The Public Sector (Social Value) Act of 2012 calls for all public sector commissioning to factor in economic, social and environmental well-being, which Kate welcomes, but she believes that something else is needed.


She says: “What’s really interesting is looking at Scotland compared to the rest of the UK. Scottish government has a social enterprise strategy. The Scottish government has people in social enterprise in policy and at other levels. So in Scotland the ecosystem of support is massively better than in the rest of the UK. So it’s bigger than policy, it‘s about policy and commitment.’’


Kate is also keen to get the public on board, In the North East, Social Enterprise Acumen promotes a regional social enterprise network and an annual social enterprise festival. She also believes in the power of promoting individual initiatives and cites the example of Newcastle YMCA which sells mushrooms grown mushrooms on coffee grounds.


She says: “So it’s telling the public that if you buy your mushrooms from them, you are making a greater contribution to society.’’
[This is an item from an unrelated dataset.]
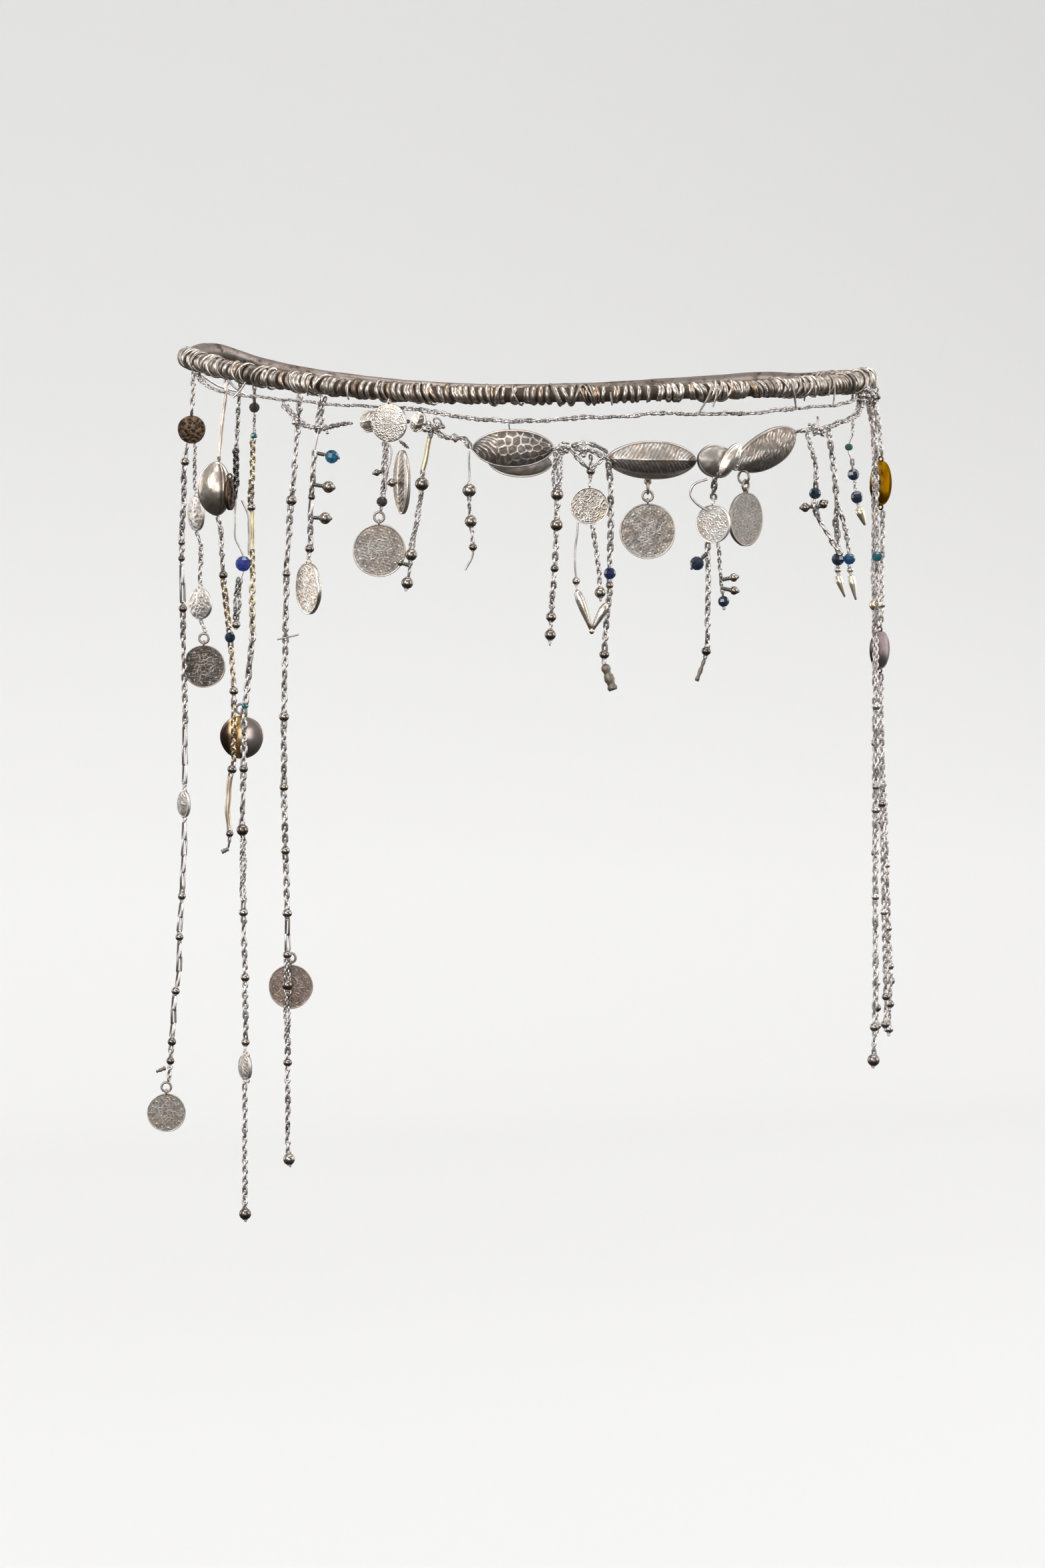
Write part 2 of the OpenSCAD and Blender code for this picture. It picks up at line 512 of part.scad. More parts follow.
// Leaf plaques, long along X with the face to -Y
function side_radius(length, width) = (length * length + width * width) / (4 * width);
module leaf_outline(length, width, depth) {
    r = side_radius(length, width);
    rotate([90, 0, 0]) intersection() {
        translate([0, width / 2 - r, 0]) cylinder(h = depth, r = r, center = true);
        translate([0, r - width / 2, 0]) cylinder(h = depth, r = r, center = true);
    }
}
module dome_skin(bend_r, thick) {
    translate([0, bend_r, 0]) difference() {
        sphere(bend_r + thick);
        sphere(bend_r);
    }
}
module leaf(length, width, veins, bend_r) {
    rim_w = width * 0.07;
    vein_w = width * 0.05;
    depth = width;
    intersection() {
        dome_skin(bend_r, leaf_t);
        leaf_outline(length, width, depth);
    }
    intersection() {
        dome_skin(bend_r, leaf_t + relief);
        difference() {
            leaf_outline(length, width, depth);
            leaf_outline(length - 4 * rim_w, width - 2 * rim_w, depth + 1);
        }
    }
    if (veins > 0) intersection() {
        dome_skin(bend_r, leaf_t + relief * 0.9);
        leaf_outline(length - rim_w, width - rim_w, depth);
        union() {
            cube([length * 0.9, depth, vein_w * 1.3], center = true);
            for (i = [0:veins - 1], side = [-1, 1])
                translate([length * (0.72 * (i + 0.5) / veins - 0.38), 0, 0])
                    rotate([0, -side * 38, 0])
                        translate([width * 0.3, 0, 0])
                            cube([width * 0.6, depth, vein_w], center = true);
        }
    }
}
module placed(row, yaw, roll) {
    translate(place(row[0], row[2], row[1], row[3])) rotate([0, 0, yaw]) rotate([0, -roll, 0])
        children();
}
module leaf_from(row, bend = 1.1) {
    placed(row, row[LEAF_YAW], row[LEAF_ROLL])
        leaf(row[LEAF_LENGTH], row[LEAF_WIDTH], row[LEAF_VEINS], row[LEAF_LENGTH] * bend);
}

// Rings and loops of wire, round the Y axis unless turned
module wire_ring(middle_r, wire_d = ring_wire_d) {
    rotate([90, 0, 0]) rotate_extrude() translate([middle_r, 0]) circle(d = wire_d);
}
module top_loop(radius) {
    translate([0, 0, radius + loop_rise]) rotate([0, 0, 90]) wire_ring(loop_r);
}

// Coins, round the Y axis with the loop on top
module round_plate(radius, thick) {
    rotate([90, 0, 0]) cylinder(h = thick, r = radius, center = true);
}
module raised_ring(radius, wide, thick) {
    difference() {
        round_plate(radius, thick);
        round_plate(radius - wide, thick + 1);
    }
}
module dot_circle(count, middle_r, dot_r, thick) {
    for (i = [0:count - 1]) rotate([0, i * 360 / count, 0]) translate([middle_r, 0, 0])
        round_plate(dot_r, thick);
}
module star(radius, rays, thick) {
    for (i = [0:rays / 2 - 1]) rotate([0, i * 360 / rays, 0])
        cube([2 * radius, thick, radius * 0.16], center = true);
    round_plate(radius * 0.28, thick);
}
module crescent(radius, thick) {
    difference() {
        round_plate(radius, thick);
        translate([radius * 0.35, 0, radius * 0.2]) round_plate(radius * 0.8, thick + 1);
    }
}
module crescents(count, middle_r, radius, thick) {
    for (i = [0:count - 1]) rotate([0, i * 360 / count + 20, 0]) translate([middle_r, 0, 0])
        crescent(radius, thick);
}
module coin(radius, motif) {
    high = coin_t + 2 * relief;
    round_plate(radius, coin_t);
    raised_ring(radius, radius * 0.08, high);
    dot_circle(18, radius * 0.82, radius * 0.045, high);
    if (motif == "star") {
        raised_ring(radius * 0.68, radius * 0.05, high);
        star(radius * 0.5, 8, high);
    }
    if (motif == "crescents") {
        crescents(6, radius * 0.58, radius * 0.14, high);
        crescent(radius * 0.3, high);
    }
    if (motif == "scroll") {
        crescents(4, radius * 0.45, radius * 0.26, high);
        star(radius * 0.2, 6, high);
    }
    top_loop(radius);
}
module coin_from(row, motif) {
    placed(row, row[COIN_YAW], 0) coin(row[COIN_RADIUS], motif);
}

// Beaten discs: a shallow dome with pits, and loops at the given turns from the top
module domed_disc(radius, bend_r, pits, loops) {
    difference() {
        intersection() {
            dome_skin(bend_r, leaf_t);
            round_plate(radius, radius);
        }
        if (pits > 0) for (i = [0:pits - 1]) let (
                w = i * 137.5,
                r = radius * 0.8 * sqrt((i + 0.5) / pits),
                pit_r = radius * 0.3,
                y = bend_r - sqrt(pow(bend_r + leaf_t, 2) - r * r)
            ) translate([r * cos(w), y - pit_r * 0.93, r * sin(w)]) sphere(pit_r);
    }
    for (side = loops) translate([0, bend_r - sqrt(pow(bend_r + leaf_t / 2, 2) - radius * radius), 0])
        rotate([0, side, 0]) top_loop(radius);
}
module disc_from(row, bend, pits, loops = [0]) {
    placed(row, row[COIN_YAW], 0)
        domed_disc(row[COIN_RADIUS], row[COIN_RADIUS] * bend, pits, loops);
}
module ring_over(row) {
    translate([0, 0, row[COIN_RADIUS] + ring_rise]) placed(row, row[COIN_YAW], 0)
        wire_ring(ring_r);
}
// An oval plate with a loop at each end, long along Z
module oval_plate(half_w, half_h) {
    r = side_radius(2 * half_h, 2 * half_w);
    rotate([0, 90, 0]) leaf_outline(2 * half_h, 2 * half_w, leaf_t);
    for (side = [-1, 1])
        translate([0, 0, side * (half_h + loop_rise * 0.6)]) wire_ring(loop_r);
}

module jump_rings() {
    color("gray") {
        for (row = [coin_left_row, big_coin_row, coin_b_row, coin_end_row, mirror_disc_row,
                    coin_behind_row, coin_d_row])
            ring_over(row);
        // The ring between the middle plaque and its coin
        translate([0, 0, 10]) placed(coin_b_row, 74, 0) wire_ring(1.4);
        // The ring between the third plaque and its coin
        translate([-0.3, 0.5, 9.75]) placed(coin_d_row, 123, 0) wire_ring(1.5);
        // The fine open loop beside the third disc
        translate(place(9.6, -3.5, 2.6, -25.4)) rotate([0, 0, -10]) wire_ring(2.7, 0.36);
    }
}

module side_pin(row) {
    a = place(row[0], row[2][0], row[1], row[2][1]);
    b = place(row[0], row[3][0], row[1], row[3][1]);
    d = unit(b - a);
    start = 0.95;
    finish = norm(b - a) + row[4] + 0.12 + pin_cap_r;
    translate(a) toward(d) {
        translate([0, 0, start]) cylinder(h = finish - start, r = pin_d / 2);
        translate([0, 0, finish]) sphere(pin_cap_r);
    }
}
module pin_beads(kind) {
    for (row = pin_rows) if (row[5] == kind) {
        a = place(row[0], row[2][0], row[1], row[2][1]);
        b = place(row[0], row[3][0], row[1], row[3][1]);
        translate(b) toward(unit(b - a)) drilled_bead(row[4], kind);
    }
}
module side_pins() {
    color("gray") {
        for (row = pin_rows) side_pin(row);
        // The loose wire that lies across the long left chain
        translate(place(-60.8, -3.1, 1.2, -60)) rotate([0, 77, view_turn])
            cylinder(h = 5.2, r = 0.2, center = true);
    }
}

// A spike from one place to another, wide at its start
module spike(from, to, r1, r2) {
    d = to - from;
    translate(from) toward(unit(d)) cylinder(h = norm(d), r1 = r1, r2 = r2);
}
module arrow_pendant() {
    color("whitesmoke") {
        tip = place(-11.5, .5, .8, -57);
        spike(place(-11.5, -3, .8, -47.5), tip, 1, .35);
        spike(place(-11.5, 4, .8, -50.6), tip, .9, .35);
        translate(tip) sphere(0.6);
    }
}
module end_pieces() {
    color("silver") {
        spike(place(-96.4, -7.7, .9, -168.6), place(-96.4, -10, .9, -169.6), .6, .2);
        spike(place(-80.3, 0, 0, -112.4), place(-80.3, -1.7, 0, -113.2), .45, .6);
        spike(place(-8.7, -.5, -2, -64.9), place(-8.7, 1.5, -2, -70.8), 1.1, 1.25);
        spike(place(9.6, -1.8, 1.4, -63.8), place(9.6, -3.7, 1.4, -69), .4, .55);
        spike(place(37.3, 2.3, .8, -45.9), place(37.3, 4, .8, -51), .9, .5);
        spike(place(37.3, 5.4, .8, -45.9), place(37.3, 6.6, .8, -51.7), .9, .5);
        spike(place(47.6, 1.5, .8, -30.4), place(47.6, 3, .8, -34.6), 1.1, .2);
    }
}

module chain_far_left() { color("silver") chain_links(far_left); }
module chain_left_discs() { color("silver") chain_links(left_discs); }
module chain_rose() { color("tan") chain_links(rose); }
module chain_blue_bead() { color("dimgray") chain_links(blue_bead); }
module chain_longest() { color("silver") chain_links(longest); }
module chain_long_left() { color("silver") chain_links(long_left); }
module chain_side_pins() { color("silver") chain_links(side_pins_chain); }
module chain_big_coin() { color("silver") chain_links(big_coin_chain); }
module chain_gold_tube() { color("silver") chain_links(gold_tube); }
module chain_leaf_1() { color("silver") chain_links(leaf_1_chain); }
module chain_triple() { color("silver") chain_links(triple); }
module chain_arrow() { color("silver") chain_links(arrow); }
module chain_blue_drop() { color("silver") chain_links(blue_drop); }
module chain_bar_end() { color("silver") chain_links(bar_end); }
module chain_leaf_3() { color("silver") chain_links(leaf_3_chain); }
module chain_spikes() { color("silver") chain_links(spikes); }
module chain_cone() { color("silver") chain_links(cone_chain); }
module chain_right_1() { color("gainsboro") chain_links(right_1); }
module chain_right_2() { color("gainsboro") chain_links(right_2); }
module chain_right_3() { color("gainsboro") chain_links(right_3); }
module chain_right_4() { color("gainsboro") chain_links(right_4); }
module chain_right_5() { color("gainsboro") chain_links(right_5); }

module leaf_1() { color("silver") leaf_from(leaf_1_row); }
module leaf_1_back() { color("gray") leaf_from(leaf_1_back_row); }
module leaf_2() {
    color("gray") {
        leaf_from(leaf_2_row);
        translate([0, 0, 11.4]) placed(coin_b_row, coin_b_row[COIN_YAW], 0) wire_ring(loop_r);
    }
}
module leaf_3() { color("silver") leaf_from(leaf_3_row); }
module grey_leaf() { color("dimgray") leaf_from(grey_leaf_row, 1.2); }
module folded_leaf() { color("gainsboro") leaf_from(folded_leaf_row, 2); }
module hanging_leaf() { color("silver") leaf_from(hanging_leaf_row); }
module domed_leaf() { color("darkgray") leaf_from(domed_leaf_row, 0.62); }
module swag_leaves() { color("gray") for (row = swag_leaf_rows) leaf_from(row); }

module disc_far_left() { color("dimgray") disc_from(disc_far_left_row, 4, 7); }
module hammered_discs() { color("gainsboro") for (row = hammered_rows) disc_from(row, 3, 9); }
module coin_left() { color("dimgray") coin_from(coin_left_row, "crescents"); }
module mirror_disc() { color("sienna") disc_from(mirror_disc_row, 1.8, 0); }
module edge_disc() { color("dimgray") disc_from(edge_disc_row, 3, 0); }
module marquise_coin() { color("gainsboro") coin_from(marquise_coin_row, "star"); }
module filigree_disc() { color("silver") disc_from(filigree_disc_row, 6, 12); }
module big_coin() { color("gray") coin_from(big_coin_row, "scroll"); }
module coin_a() { color("silver") coin_from(coin_a_row, "star"); }
module coin_b() { color("silver") coin_from(coin_b_row, "scroll"); }
module coin_c() { color("silver") coin_from(coin_c_row, "crescents"); }
module coin_d() { color("silver") coin_from(coin_d_row, "star"); }
module coin_end() { color("gray") coin_from(coin_end_row, "star"); }
module coin_behind() { color("gray") coin_from(coin_behind_row, "crescents"); }
module amber_disc() { color("goldenrod") disc_from(amber_disc_row, 3, 0, [0, 180]); }
module purple_disc() { color("slategray") disc_from(purple_disc_row, 3, 0, [0, 180]); }
module oval_plates() {
    color("silver") {
        translate(place(-96.4, -2.8, 0, -103.8)) rotate([0, 0, -60]) oval_plate(2, 3.3);
        translate(place(-71.9, -2.8, 0, -163.5)) rotate([0, 0, -70]) oval_plate(1.9, 3);
        translate(place(-71.9, -2.1, 1, -163.5)) rotate([0, 0, -70]) oval_plate(1.7, 2.8);
    }
}

module metal_beads_left() { color("gray") beads_on(left_chains, METAL); }
module metal_beads_front() {
    color("gray") {
        beads_on(front_chains, METAL);
        pin_beads(METAL);
    }
}
module metal_beads_right() { color("gray") beads_on(right_chains, METAL); }
module glass_beads() {
    color("navy") {
        beads_on(concat(left_chains, front_chains, right_chains), GLASS);
        pin_beads(GLASS);
    }
}

hoop();
wire_wrap();
upper_chain();
swag_chain();
chain_far_left();
chain_left_discs();
chain_rose();
chain_blue_bead();
chain_longest();
chain_long_left();
chain_side_pins();
chain_big_coin();
chain_gold_tube();
chain_leaf_1();
chain_triple();
chain_arrow();
chain_blue_drop();
chain_bar_end();
chain_leaf_3();
chain_spikes();
chain_cone();
chain_right_1();
chain_right_2();
chain_right_3();
chain_right_4();
chain_right_5();
leaf_1();
leaf_1_back();
leaf_2();
leaf_3();
grey_leaf();
folded_leaf();
hanging_leaf();
domed_leaf();
swag_leaves();
disc_far_left();
hammered_discs();
coin_left();
mirror_disc();
edge_disc();
marquise_coin();
filigree_disc();
big_coin();
coin_a();
coin_b();
coin_c();
coin_d();
coin_end();
coin_behind();
oval_plates();
amber_disc();
purple_disc();
jump_rings();
metal_beads_left();
metal_beads_front();
metal_beads_right();
glass_beads();
side_pins();
arrow_pendant();
end_pieces();
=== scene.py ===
"""Coin headdress: a wire-wound oval circlet hung with fine chains, leaf plaques, coins and beads.

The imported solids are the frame. This script draws over them the parts that the eye reads as
metalwork: wound wire, linked chains, struck relief on the coins, veined leaves and glass beads.
All sizes in the classes below are millimetres in the frame of the part, but the studio's are metres.
"""

from __future__ import annotations

import json
import logging
import math
from dataclasses import dataclass, field
from enum import Enum
from typing import Iterable, Sequence

import bmesh
import bpy
import numpy as np
from mathutils import Matrix, Vector

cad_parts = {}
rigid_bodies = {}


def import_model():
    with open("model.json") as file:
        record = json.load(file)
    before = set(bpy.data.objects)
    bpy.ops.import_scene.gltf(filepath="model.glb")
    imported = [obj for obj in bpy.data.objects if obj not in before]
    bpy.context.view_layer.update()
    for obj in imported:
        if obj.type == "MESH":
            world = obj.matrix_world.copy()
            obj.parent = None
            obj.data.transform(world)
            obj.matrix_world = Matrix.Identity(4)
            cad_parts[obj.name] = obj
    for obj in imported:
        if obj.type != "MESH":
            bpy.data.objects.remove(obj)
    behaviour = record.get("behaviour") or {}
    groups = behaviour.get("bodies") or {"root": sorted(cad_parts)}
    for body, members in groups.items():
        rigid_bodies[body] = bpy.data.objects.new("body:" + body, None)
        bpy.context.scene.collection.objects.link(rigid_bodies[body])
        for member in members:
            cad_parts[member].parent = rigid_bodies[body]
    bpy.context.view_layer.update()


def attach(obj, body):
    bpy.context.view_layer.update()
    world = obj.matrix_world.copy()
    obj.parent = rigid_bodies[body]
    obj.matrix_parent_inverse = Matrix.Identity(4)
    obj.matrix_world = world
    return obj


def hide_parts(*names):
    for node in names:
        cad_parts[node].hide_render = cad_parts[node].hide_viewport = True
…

Her advice to anybody wanting to start a social enterprise is that first they should thoroughly understand the social challenge they want to address.


She explains: “I’m always very keen that people drill down and really try to understand the issue that they’re trying to tackle.


“Second, what is your theory of change? How are you actually going to make the world different? How are you actually going into resource that? So, the final and crucial element is what is the business model to make that work? Is that being able to directly trade to tackle your social purpose? People need to work through what is the best model for what they want to do.’’


Kate Welch has done much to help define and refine the concept of a modern social enterprise. She knows it works and she’s confident for the future.